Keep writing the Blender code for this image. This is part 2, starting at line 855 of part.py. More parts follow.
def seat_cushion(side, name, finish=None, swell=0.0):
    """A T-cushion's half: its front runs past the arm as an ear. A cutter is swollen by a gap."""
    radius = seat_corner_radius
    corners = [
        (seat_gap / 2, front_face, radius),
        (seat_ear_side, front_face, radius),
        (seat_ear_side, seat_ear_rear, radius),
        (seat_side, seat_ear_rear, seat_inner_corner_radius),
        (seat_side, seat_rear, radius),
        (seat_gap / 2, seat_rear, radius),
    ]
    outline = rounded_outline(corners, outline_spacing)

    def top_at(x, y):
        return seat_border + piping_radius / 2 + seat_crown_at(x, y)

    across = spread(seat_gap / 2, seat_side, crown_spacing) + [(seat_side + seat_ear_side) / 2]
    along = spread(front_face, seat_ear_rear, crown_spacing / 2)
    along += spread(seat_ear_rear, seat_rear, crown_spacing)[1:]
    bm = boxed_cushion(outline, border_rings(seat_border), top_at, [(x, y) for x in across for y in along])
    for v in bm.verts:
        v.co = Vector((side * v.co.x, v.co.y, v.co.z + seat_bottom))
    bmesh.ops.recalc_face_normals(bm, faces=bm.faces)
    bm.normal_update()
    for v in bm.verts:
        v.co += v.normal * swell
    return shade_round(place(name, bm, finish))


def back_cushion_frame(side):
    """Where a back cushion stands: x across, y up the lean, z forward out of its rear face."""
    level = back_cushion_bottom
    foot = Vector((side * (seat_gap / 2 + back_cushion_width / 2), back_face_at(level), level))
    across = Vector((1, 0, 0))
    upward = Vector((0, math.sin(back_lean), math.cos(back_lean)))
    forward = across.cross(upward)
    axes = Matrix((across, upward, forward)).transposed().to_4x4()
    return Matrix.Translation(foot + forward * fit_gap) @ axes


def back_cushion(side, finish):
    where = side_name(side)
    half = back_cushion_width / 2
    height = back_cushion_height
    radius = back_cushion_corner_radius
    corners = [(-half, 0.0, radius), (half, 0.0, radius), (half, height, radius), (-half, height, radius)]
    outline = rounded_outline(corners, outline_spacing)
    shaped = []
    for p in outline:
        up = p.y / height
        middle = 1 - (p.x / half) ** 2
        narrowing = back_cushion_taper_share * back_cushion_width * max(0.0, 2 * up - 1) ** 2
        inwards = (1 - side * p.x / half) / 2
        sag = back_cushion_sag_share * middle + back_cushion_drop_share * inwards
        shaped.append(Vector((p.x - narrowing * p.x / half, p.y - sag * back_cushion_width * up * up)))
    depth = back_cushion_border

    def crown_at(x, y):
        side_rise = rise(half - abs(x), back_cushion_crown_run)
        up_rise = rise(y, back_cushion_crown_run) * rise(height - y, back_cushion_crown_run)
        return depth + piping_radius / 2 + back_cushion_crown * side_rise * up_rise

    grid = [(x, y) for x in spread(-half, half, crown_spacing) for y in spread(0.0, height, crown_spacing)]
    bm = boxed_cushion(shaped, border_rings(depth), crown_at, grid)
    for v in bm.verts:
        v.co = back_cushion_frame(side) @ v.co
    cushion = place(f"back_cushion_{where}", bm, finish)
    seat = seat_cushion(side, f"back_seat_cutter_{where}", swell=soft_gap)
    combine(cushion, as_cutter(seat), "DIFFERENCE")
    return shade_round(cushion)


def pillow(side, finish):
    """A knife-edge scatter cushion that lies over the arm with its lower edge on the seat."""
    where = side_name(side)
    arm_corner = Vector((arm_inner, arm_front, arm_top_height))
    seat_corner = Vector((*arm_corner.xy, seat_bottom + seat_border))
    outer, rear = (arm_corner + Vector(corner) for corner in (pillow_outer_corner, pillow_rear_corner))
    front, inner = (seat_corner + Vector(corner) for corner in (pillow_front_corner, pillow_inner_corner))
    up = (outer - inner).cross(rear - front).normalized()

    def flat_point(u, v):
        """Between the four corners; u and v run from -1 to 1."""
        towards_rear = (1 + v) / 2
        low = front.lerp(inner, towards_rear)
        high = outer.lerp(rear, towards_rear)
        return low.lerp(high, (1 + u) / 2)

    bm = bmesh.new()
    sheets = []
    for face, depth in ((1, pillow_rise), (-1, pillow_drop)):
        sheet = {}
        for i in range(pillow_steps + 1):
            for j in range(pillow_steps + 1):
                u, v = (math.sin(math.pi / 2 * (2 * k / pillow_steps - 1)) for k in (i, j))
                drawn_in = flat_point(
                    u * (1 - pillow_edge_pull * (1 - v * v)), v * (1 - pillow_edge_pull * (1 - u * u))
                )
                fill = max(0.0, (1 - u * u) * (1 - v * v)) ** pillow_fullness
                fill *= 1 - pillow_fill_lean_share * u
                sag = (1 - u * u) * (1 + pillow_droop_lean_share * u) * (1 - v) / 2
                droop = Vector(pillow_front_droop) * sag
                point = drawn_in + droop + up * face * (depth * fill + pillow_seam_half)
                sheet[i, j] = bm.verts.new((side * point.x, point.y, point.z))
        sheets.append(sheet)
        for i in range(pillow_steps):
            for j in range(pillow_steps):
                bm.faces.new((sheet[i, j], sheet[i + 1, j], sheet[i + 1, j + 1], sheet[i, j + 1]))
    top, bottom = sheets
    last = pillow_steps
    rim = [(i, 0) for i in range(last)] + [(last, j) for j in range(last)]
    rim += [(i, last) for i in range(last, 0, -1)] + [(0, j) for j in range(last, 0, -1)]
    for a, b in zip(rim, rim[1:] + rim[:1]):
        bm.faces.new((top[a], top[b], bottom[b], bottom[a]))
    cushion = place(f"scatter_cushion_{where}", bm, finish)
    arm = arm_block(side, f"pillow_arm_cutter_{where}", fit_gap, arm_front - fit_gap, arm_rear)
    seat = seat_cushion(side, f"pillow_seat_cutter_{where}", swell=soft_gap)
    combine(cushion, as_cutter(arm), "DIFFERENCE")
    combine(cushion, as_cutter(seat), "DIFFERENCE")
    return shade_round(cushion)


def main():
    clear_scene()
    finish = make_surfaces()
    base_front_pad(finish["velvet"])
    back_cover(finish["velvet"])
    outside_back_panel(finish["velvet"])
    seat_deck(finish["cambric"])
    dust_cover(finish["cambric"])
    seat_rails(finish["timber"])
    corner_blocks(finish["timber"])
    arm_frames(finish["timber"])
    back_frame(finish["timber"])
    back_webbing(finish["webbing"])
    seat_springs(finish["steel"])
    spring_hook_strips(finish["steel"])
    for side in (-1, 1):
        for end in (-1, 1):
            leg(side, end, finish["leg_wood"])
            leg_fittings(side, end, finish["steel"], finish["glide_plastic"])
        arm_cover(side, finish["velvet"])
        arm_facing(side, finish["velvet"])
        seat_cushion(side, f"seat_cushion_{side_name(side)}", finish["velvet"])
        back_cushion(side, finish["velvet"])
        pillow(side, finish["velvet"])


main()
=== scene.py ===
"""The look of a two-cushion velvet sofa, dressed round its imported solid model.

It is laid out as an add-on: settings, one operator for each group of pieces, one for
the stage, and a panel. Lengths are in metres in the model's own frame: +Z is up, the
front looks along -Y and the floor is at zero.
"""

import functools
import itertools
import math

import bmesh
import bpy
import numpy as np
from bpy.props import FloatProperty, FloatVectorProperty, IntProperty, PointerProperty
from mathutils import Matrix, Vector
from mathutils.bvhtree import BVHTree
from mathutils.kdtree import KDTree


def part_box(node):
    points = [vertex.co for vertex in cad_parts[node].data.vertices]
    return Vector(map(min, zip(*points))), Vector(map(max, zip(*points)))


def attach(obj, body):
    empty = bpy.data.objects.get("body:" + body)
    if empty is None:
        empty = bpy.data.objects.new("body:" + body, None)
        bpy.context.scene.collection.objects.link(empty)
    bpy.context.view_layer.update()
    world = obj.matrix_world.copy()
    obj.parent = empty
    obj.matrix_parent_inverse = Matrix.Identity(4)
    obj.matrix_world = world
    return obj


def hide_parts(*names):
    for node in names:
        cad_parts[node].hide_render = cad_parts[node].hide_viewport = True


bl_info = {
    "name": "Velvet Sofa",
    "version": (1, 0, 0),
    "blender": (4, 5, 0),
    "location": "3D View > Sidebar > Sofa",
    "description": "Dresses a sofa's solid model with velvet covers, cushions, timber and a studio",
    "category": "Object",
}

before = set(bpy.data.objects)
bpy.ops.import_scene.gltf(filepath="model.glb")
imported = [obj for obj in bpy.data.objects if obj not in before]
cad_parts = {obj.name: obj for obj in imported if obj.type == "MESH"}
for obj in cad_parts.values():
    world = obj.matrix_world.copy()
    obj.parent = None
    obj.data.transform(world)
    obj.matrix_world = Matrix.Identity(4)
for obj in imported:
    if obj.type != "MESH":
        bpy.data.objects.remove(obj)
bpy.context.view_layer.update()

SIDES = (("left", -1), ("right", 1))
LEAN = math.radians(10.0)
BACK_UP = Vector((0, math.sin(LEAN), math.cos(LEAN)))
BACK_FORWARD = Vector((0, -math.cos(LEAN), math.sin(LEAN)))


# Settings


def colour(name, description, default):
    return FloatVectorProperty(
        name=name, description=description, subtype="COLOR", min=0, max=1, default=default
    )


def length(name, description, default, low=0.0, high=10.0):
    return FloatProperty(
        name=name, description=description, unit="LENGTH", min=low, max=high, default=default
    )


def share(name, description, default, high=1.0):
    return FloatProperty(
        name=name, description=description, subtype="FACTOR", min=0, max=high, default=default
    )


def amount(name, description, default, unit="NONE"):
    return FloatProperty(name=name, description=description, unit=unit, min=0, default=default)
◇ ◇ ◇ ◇
PROBLEM => Your task is to repeat the lines from the one containing "- fit_gap, arm_rear)" to the one containing "obj.matrix_parent_inverse = Matrix.Identity(4)", both lines included. Leave out every other line.

TASK SOLUTION =>
    arm = arm_block(side, f"pillow_arm_cutter_{where}", fit_gap, arm_front - fit_gap, arm_rear)
    seat = seat_cushion(side, f"pillow_seat_cutter_{where}", swell=soft_gap)
    combine(cushion, as_cutter(arm), "DIFFERENCE")
    combine(cushion, as_cutter(seat), "DIFFERENCE")
    return shade_round(cushion)


def main():
    clear_scene()
    finish = make_surfaces()
    base_front_pad(finish["velvet"])
    back_cover(finish["velvet"])
    outside_back_panel(finish["velvet"])
    seat_deck(finish["cambric"])
    dust_cover(finish["cambric"])
    seat_rails(finish["timber"])
    corner_blocks(finish["timber"])
    arm_frames(finish["timber"])
    back_frame(finish["timber"])
    back_webbing(finish["webbing"])
    seat_springs(finish["steel"])
    spring_hook_strips(finish["steel"])
    for side in (-1, 1):
        for end in (-1, 1):
            leg(side, end, finish["leg_wood"])
            leg_fittings(side, end, finish["steel"], finish["glide_plastic"])
        arm_cover(side, finish["velvet"])
        arm_facing(side, finish["velvet"])
        seat_cushion(side, f"seat_cushion_{side_name(side)}", finish["velvet"])
        back_cushion(side, finish["velvet"])
        pillow(side, finish["velvet"])


main()
=== scene.py ===
"""The look of a two-cushion velvet sofa, dressed round its imported solid model.

It is laid out as an add-on: settings, one operator for each group of pieces, one for
the stage, and a panel. Lengths are in metres in the model's own frame: +Z is up, the
front looks along -Y and the floor is at zero.
"""

import functools
import itertools
import math

import bmesh
import bpy
import numpy as np
from bpy.props import FloatProperty, FloatVectorProperty, IntProperty, PointerProperty
from mathutils import Matrix, Vector
from mathutils.bvhtree import BVHTree
from mathutils.kdtree import KDTree


def part_box(node):
    points = [vertex.co for vertex in cad_parts[node].data.vertices]
    return Vector(map(min, zip(*points))), Vector(map(max, zip(*points)))


def attach(obj, body):
    empty = bpy.data.objects.get("body:" + body)
    if empty is None:
        empty = bpy.data.objects.new("body:" + body, None)
        bpy.context.scene.collection.objects.link(empty)
    bpy.context.view_layer.update()
    world = obj.matrix_world.copy()
    obj.parent = empty
    obj.matrix_parent_inverse = Matrix.Identity(4)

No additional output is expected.